Toronto tower

Proposed 87-storey Toronto tower would be Canada’s tallest

Dutch developers plan 332 residential units in the mixed-use condo
Thursday, June 4, 2020

Dutch developers Kroonenberg Groep and ProWinko have appointed Swiss-based architectural firm Herzog & de Meuron and Quadrangle to design a mixed-use Toronto tower at Bay and Bloor Streets that would reach 87 storeys high, making it Canada’s tallest building.

“This is an iconic block in the neighbourhood and Toronto at large,” says Lesley Bamberger, owner of Kroonenberg Groep. “We have an opportunity to deliver a project that sets a new benchmark for design and strives to give something back to the city.”

Providing diversity is an important component of the building’s approach to sustainability and enhancing the vibrancy of the local community.
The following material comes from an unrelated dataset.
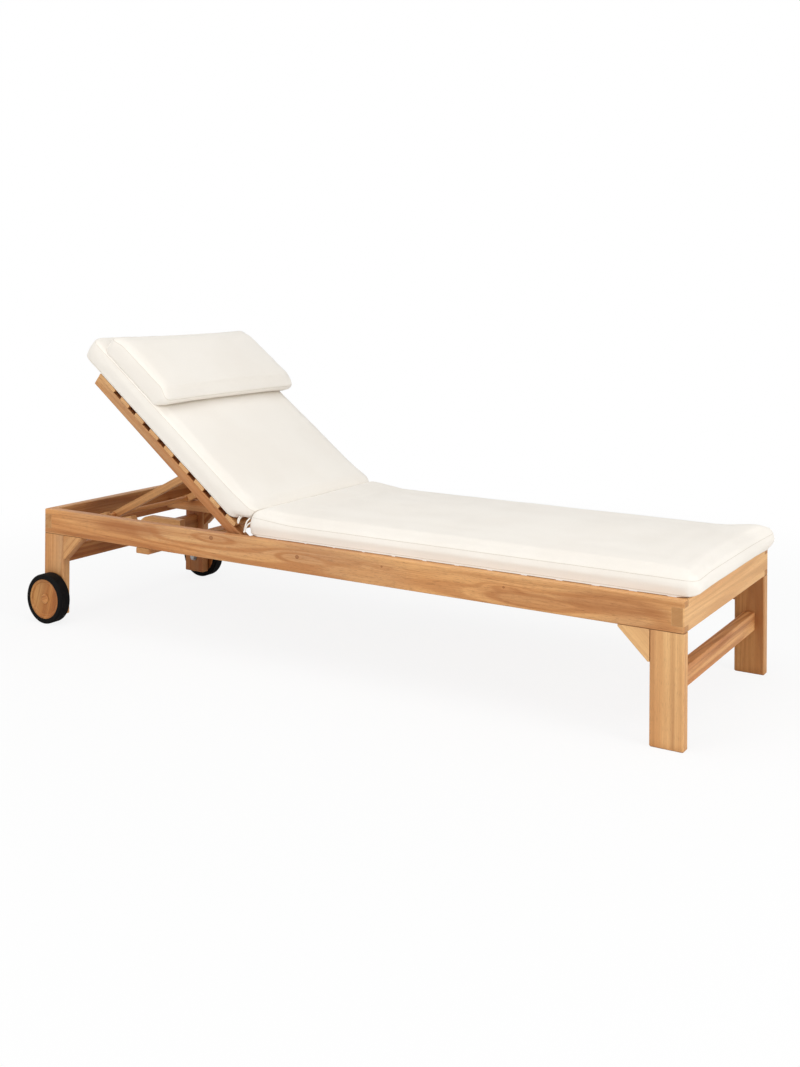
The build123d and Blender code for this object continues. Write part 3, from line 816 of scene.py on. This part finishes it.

The first 16 floors will replace the existing retail, office and technical functions. A private amenities level will separate these functions from the condominium levels above, which are characterized by generous daylight through the floor-to-ceiling operable windows which provide natural ventilation. Additionally, external shutters allow each individual user to regulate the daylight and heat load into the apartment. A large restaurant, sky lounge and rentable spaces occupy the highest three floors of the building with panoramic views over the city.

At street level, residents enter a triple-height lobby from Bloor Street and take one of four dedicated lifts to their condo level. Residences will range from one bedroom, to multi-level penthouses, totalling 332 condominium units spread over 64 floors.

According to the design team, the proposal is a layered expression of the vertical structural elements, interior glazing (thermal envelope), exterior timber roller shades and an outer layer of transparent, open-jointed glass. The effect is a building which at times appears transparent and expressive—revealing the scale and activity within the building; and at other times, the reflective outer layer of glass gives the building an abstract quality, emphasizing its dramatic proportion.

The tower marks Herzog & de Meuron’s first design in Toronto, with Quadrangle serving as project architect and Urban Strategies rounding out the design team.